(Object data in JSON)

++++++++

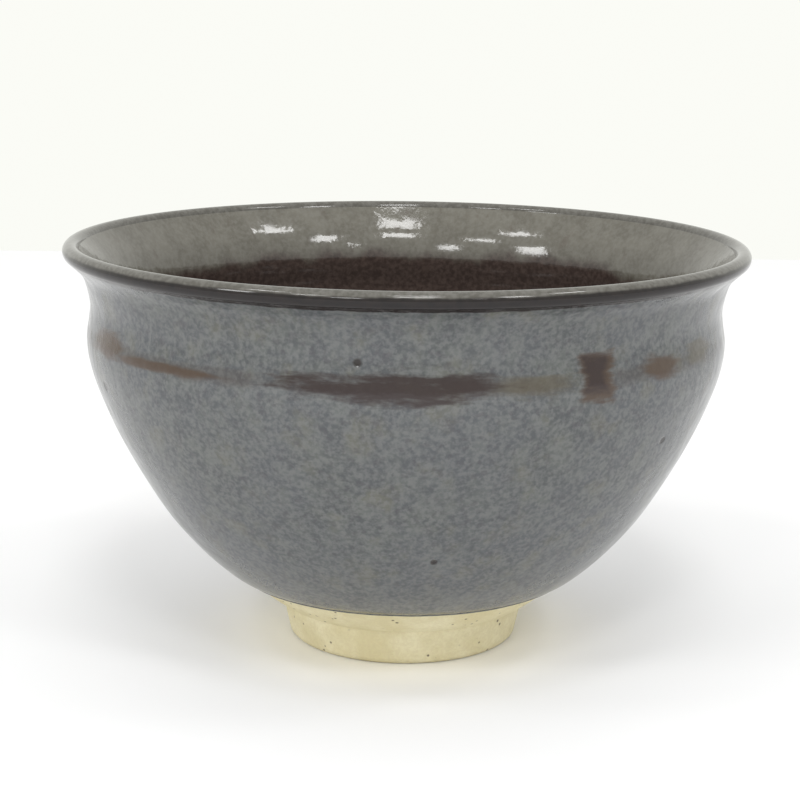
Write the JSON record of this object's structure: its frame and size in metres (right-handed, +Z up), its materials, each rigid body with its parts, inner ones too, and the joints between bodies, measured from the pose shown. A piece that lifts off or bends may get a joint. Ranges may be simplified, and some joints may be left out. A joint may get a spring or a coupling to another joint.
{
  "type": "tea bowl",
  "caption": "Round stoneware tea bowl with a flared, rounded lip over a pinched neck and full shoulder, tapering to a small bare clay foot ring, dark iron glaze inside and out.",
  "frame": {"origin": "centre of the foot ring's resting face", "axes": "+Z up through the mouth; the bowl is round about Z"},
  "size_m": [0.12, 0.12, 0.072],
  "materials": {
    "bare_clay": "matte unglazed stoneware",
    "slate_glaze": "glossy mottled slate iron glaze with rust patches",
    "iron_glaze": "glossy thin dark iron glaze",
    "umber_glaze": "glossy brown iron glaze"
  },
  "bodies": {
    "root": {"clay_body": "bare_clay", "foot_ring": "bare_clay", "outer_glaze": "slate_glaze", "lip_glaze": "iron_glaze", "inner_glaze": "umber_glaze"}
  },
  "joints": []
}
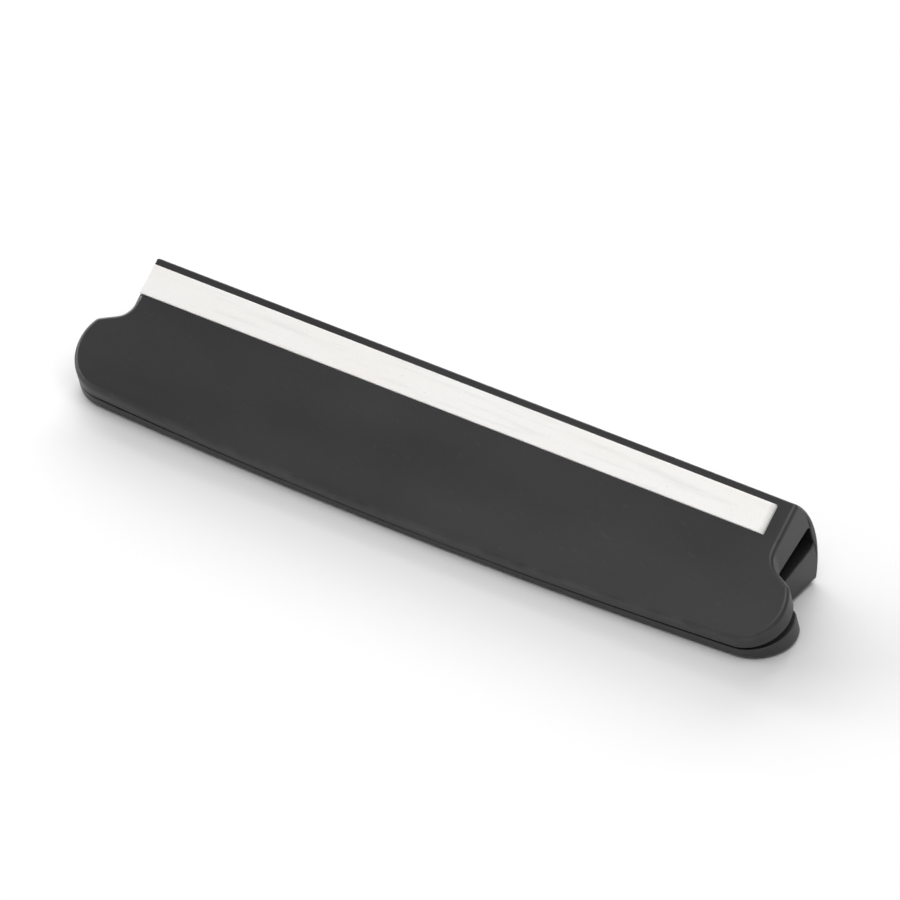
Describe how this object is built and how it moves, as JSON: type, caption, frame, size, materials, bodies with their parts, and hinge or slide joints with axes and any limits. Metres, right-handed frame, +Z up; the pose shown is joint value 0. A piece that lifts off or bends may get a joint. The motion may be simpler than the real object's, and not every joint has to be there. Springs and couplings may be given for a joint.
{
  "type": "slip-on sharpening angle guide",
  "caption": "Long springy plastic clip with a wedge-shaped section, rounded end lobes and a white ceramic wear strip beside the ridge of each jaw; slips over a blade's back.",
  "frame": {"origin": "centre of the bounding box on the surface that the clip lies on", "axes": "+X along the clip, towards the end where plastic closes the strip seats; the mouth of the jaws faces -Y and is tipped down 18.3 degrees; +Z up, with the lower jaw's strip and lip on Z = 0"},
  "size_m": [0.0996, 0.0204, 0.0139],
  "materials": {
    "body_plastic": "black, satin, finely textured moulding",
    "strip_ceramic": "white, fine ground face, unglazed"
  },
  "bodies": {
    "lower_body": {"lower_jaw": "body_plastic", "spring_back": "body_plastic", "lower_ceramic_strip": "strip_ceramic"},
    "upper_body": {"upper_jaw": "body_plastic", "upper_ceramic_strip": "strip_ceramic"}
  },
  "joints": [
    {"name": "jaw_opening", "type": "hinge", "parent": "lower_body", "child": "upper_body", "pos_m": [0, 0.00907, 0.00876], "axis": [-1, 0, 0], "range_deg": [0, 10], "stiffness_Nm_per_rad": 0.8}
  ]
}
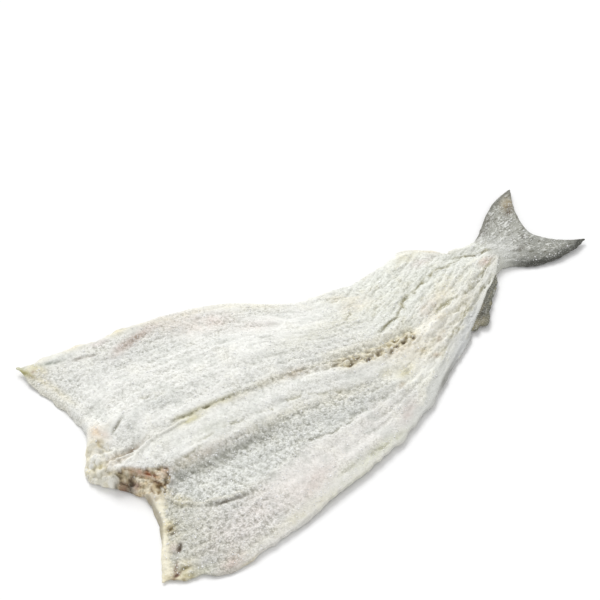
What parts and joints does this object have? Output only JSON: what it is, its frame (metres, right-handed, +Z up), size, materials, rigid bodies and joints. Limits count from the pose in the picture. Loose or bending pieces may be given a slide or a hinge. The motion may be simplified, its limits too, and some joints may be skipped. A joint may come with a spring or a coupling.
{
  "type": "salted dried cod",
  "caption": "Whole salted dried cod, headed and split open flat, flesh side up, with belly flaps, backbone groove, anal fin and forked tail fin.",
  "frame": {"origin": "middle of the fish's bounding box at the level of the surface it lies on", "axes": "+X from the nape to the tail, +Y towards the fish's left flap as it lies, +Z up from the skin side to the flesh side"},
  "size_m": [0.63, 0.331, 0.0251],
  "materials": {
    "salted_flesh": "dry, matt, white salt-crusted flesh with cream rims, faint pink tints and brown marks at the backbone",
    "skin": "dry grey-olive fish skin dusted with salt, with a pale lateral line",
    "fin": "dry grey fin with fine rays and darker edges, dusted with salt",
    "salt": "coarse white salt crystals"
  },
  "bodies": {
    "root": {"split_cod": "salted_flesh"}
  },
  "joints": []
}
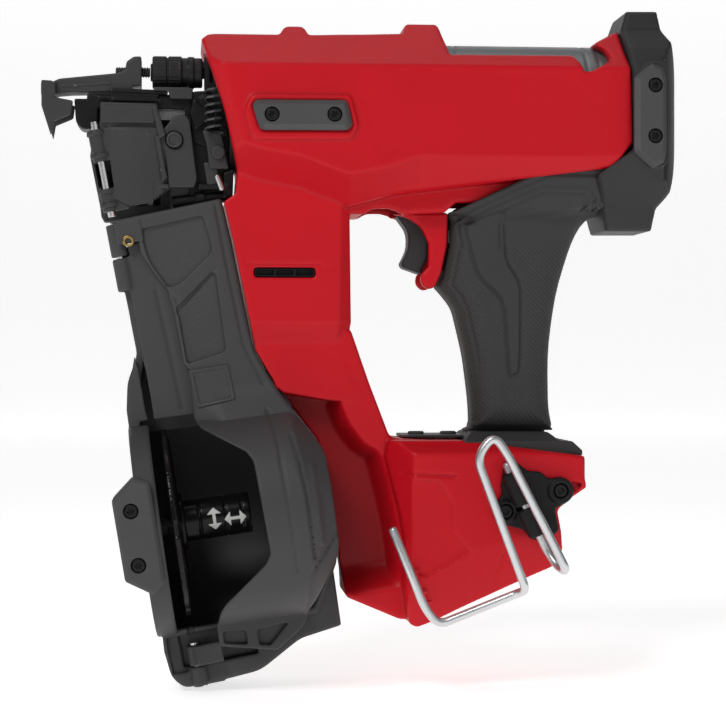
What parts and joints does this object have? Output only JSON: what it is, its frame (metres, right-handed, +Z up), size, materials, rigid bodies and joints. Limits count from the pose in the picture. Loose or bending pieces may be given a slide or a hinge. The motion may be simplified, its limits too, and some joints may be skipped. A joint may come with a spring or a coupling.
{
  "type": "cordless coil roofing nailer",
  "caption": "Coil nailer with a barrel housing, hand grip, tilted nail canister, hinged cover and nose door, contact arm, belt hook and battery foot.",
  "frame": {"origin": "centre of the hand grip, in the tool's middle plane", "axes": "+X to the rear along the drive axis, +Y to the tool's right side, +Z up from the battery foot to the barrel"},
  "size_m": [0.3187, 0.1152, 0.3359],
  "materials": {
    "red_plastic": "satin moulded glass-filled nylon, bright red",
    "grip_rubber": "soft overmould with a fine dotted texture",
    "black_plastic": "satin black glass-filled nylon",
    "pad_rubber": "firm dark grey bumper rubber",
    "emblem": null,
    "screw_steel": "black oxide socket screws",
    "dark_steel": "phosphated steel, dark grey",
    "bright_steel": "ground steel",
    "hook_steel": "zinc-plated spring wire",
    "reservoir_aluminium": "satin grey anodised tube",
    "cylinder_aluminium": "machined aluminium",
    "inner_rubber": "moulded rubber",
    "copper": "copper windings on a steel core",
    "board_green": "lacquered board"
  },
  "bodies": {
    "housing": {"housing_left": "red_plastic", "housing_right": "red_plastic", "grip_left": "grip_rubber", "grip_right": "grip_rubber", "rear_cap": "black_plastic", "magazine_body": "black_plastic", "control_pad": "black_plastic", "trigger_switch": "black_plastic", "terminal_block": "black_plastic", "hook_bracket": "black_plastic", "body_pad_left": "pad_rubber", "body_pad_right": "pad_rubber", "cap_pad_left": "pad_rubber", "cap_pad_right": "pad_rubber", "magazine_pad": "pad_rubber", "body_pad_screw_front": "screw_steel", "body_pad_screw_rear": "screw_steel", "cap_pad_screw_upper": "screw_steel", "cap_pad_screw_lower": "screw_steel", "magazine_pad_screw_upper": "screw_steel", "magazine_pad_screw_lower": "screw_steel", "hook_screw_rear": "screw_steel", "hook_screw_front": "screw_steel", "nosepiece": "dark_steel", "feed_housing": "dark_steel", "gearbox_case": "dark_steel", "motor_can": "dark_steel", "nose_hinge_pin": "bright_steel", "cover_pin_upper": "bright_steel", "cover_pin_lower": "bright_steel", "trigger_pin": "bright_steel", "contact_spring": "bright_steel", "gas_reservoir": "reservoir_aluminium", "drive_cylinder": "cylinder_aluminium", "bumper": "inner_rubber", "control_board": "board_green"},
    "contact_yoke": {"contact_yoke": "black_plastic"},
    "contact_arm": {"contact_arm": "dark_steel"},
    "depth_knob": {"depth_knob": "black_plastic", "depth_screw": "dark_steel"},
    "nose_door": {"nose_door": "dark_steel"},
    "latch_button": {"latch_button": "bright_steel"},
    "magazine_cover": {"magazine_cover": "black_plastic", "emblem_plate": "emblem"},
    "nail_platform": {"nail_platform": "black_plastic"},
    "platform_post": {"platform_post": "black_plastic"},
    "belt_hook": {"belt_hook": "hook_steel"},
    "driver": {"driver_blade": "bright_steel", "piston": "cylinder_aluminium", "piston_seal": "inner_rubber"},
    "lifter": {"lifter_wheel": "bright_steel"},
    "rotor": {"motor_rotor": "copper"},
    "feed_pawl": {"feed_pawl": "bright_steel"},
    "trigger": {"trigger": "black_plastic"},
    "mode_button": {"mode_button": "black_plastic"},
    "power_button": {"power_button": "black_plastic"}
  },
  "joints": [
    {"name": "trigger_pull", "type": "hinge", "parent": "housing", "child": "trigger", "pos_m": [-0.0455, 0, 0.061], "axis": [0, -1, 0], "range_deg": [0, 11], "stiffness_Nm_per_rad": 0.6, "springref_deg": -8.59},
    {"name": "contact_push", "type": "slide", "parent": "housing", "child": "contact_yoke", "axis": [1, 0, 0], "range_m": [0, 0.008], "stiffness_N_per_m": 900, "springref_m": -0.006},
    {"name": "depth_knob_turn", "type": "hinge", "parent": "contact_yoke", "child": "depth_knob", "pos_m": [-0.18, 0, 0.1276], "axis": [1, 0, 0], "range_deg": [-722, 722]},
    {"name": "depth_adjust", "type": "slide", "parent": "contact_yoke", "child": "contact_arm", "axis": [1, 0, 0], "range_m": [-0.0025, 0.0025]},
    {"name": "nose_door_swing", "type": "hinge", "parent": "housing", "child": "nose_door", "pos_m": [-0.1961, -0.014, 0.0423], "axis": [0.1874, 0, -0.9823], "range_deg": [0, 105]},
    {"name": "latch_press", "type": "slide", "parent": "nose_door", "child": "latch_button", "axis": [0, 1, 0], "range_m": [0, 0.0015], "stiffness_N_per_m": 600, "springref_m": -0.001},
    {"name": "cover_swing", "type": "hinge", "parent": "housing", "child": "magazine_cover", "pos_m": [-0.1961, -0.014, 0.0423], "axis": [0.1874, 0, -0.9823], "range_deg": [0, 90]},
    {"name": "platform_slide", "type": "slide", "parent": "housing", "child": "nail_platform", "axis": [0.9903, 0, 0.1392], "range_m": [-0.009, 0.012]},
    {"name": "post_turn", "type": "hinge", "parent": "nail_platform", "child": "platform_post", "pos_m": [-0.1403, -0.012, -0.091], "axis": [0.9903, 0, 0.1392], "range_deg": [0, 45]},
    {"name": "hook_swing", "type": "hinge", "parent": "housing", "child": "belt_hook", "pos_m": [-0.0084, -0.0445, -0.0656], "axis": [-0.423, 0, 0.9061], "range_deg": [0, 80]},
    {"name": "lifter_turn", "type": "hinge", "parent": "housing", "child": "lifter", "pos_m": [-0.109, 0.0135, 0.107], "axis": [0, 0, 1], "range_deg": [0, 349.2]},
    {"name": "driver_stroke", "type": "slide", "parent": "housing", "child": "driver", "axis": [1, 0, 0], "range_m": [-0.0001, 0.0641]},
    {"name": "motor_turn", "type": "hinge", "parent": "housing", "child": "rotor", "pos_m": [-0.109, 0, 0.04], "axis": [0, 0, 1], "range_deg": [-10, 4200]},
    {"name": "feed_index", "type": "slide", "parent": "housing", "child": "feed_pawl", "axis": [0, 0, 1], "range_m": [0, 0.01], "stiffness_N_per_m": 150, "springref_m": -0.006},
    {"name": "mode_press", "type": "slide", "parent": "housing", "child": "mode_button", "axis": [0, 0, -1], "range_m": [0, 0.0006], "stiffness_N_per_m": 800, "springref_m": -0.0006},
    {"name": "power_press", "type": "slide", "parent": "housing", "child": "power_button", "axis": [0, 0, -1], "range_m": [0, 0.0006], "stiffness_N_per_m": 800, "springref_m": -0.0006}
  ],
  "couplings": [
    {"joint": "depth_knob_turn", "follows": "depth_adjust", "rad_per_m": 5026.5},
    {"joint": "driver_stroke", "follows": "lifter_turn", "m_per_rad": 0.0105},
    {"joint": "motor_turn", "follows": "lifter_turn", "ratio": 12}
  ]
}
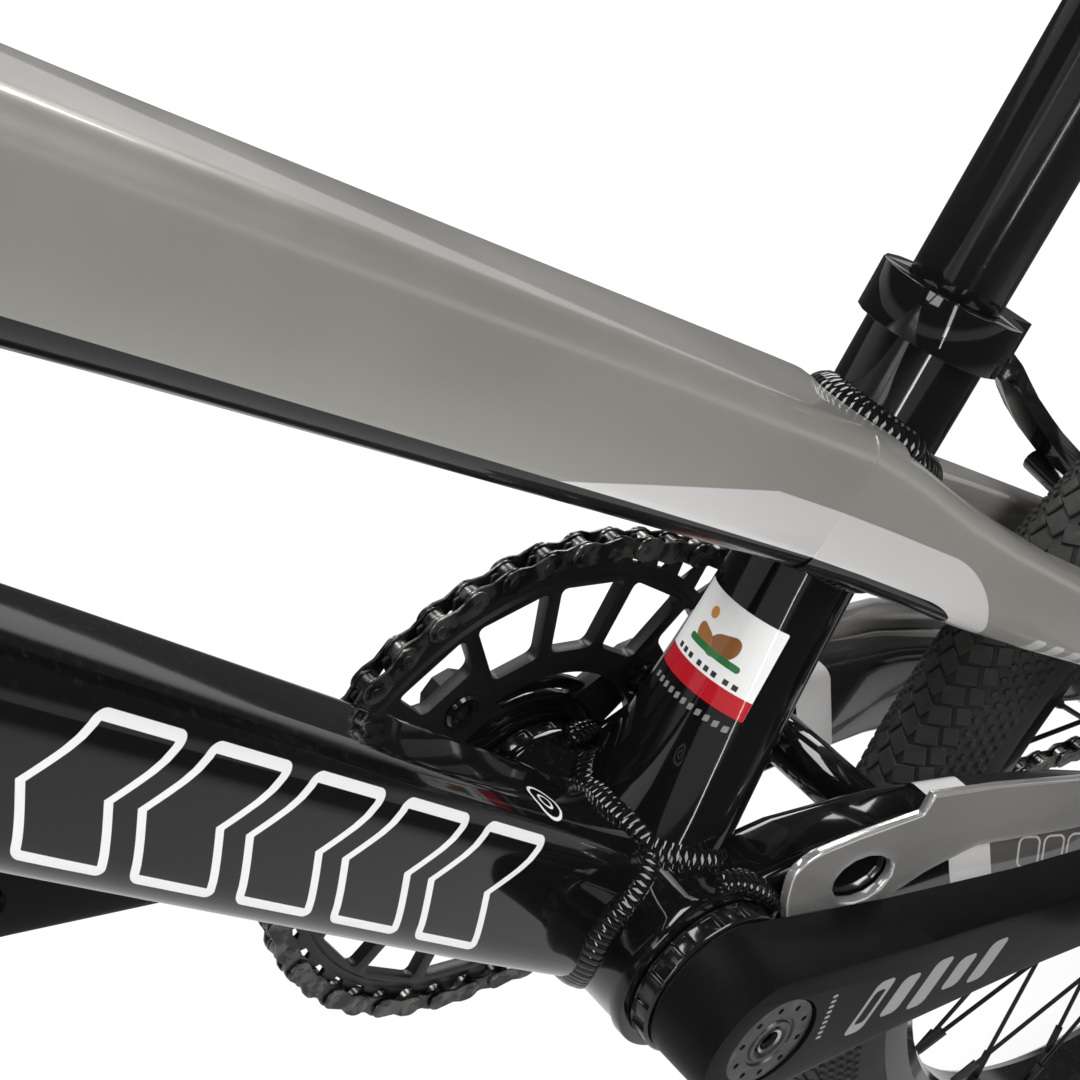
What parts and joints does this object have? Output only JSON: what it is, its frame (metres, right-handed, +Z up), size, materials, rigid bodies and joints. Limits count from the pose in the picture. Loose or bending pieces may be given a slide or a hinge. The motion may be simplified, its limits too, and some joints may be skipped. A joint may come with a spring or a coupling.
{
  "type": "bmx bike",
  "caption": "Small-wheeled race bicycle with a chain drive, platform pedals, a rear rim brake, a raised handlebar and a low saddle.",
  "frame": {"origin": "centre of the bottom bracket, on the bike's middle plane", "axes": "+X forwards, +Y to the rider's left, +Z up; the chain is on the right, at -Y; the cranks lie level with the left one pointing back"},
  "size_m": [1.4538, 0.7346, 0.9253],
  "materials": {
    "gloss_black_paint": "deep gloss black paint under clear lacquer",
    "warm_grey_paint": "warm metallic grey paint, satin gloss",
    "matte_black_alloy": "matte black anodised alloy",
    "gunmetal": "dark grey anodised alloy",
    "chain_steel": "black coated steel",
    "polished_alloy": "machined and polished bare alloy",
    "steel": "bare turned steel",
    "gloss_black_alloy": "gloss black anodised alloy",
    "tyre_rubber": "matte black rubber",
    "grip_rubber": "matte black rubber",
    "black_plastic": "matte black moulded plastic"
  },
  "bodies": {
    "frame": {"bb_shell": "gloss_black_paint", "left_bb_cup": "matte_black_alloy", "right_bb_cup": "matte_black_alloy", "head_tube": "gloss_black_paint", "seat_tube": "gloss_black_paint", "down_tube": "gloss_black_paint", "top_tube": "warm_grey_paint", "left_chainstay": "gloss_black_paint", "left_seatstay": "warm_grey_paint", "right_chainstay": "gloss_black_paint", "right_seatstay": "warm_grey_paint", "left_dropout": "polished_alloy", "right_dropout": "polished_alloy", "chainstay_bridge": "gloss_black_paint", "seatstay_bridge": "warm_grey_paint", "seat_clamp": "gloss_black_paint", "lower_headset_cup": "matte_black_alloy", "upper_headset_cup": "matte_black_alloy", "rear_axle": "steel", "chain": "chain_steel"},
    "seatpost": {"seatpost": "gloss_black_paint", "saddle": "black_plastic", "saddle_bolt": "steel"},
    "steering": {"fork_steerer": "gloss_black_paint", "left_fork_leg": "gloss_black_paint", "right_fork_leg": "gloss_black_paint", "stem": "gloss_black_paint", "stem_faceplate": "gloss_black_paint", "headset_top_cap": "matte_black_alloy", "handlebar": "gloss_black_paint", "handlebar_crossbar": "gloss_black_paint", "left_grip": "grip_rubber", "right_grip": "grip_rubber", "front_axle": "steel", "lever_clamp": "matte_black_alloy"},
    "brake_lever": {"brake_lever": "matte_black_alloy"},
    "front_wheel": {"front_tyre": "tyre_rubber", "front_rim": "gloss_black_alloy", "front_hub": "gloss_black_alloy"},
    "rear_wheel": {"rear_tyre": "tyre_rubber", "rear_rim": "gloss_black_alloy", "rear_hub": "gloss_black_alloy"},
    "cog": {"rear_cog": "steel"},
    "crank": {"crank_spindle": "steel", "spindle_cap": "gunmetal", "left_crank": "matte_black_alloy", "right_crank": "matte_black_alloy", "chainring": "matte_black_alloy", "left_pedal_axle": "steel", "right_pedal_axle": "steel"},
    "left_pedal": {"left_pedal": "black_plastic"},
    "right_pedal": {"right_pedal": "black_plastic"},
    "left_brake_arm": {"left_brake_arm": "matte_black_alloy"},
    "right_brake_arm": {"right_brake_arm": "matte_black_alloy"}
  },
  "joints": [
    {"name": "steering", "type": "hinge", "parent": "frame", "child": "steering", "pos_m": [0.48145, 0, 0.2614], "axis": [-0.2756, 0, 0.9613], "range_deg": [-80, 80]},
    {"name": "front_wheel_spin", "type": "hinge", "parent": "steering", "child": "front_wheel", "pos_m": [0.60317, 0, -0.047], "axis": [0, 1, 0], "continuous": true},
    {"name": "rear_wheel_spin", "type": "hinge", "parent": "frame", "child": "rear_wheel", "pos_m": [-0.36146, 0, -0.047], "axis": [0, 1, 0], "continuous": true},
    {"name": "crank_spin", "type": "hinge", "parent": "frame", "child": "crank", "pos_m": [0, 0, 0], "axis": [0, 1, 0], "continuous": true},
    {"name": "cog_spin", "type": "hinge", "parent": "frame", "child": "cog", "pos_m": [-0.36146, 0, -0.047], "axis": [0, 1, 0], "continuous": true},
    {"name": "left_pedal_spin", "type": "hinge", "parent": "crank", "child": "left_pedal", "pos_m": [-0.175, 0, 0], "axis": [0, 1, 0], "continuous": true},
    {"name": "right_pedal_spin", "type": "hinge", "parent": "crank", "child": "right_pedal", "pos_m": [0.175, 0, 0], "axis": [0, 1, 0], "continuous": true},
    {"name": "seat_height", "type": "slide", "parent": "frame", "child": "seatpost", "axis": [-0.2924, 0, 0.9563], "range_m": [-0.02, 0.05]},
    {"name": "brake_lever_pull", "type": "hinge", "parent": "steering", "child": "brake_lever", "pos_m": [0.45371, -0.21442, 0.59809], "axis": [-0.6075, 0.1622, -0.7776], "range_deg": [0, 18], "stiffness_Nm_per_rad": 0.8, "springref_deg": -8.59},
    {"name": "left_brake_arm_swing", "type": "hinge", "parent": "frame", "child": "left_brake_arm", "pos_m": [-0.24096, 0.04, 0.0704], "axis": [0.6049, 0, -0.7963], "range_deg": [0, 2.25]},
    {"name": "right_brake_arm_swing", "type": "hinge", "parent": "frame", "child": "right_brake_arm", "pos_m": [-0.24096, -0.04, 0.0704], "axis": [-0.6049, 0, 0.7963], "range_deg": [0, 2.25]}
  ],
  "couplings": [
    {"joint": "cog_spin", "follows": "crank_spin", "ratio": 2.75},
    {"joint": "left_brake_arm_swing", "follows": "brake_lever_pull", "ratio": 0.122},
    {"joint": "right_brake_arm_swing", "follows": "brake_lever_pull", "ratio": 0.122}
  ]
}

++++++++

■ GIVEN TASK: Pull every line holding "each" out of the records.

■ RESULT OF THE EXERCISE:
Write the JSON record of this object's structure: its frame and size in metres (right-handed, +Z up), its materials, each rigid body with its parts, inner ones too, and the joints between bodies, measured from the pose shown. A piece that lifts off or bends may get a joint. Ranges may be simplified, and some joints may be left out. A joint may get a spring or a coupling to another joint.
  "caption": "Long springy plastic clip with a wedge-shaped section, rounded end lobes and a white ceramic wear strip beside the ridge of each jaw; slips over a blade's back.",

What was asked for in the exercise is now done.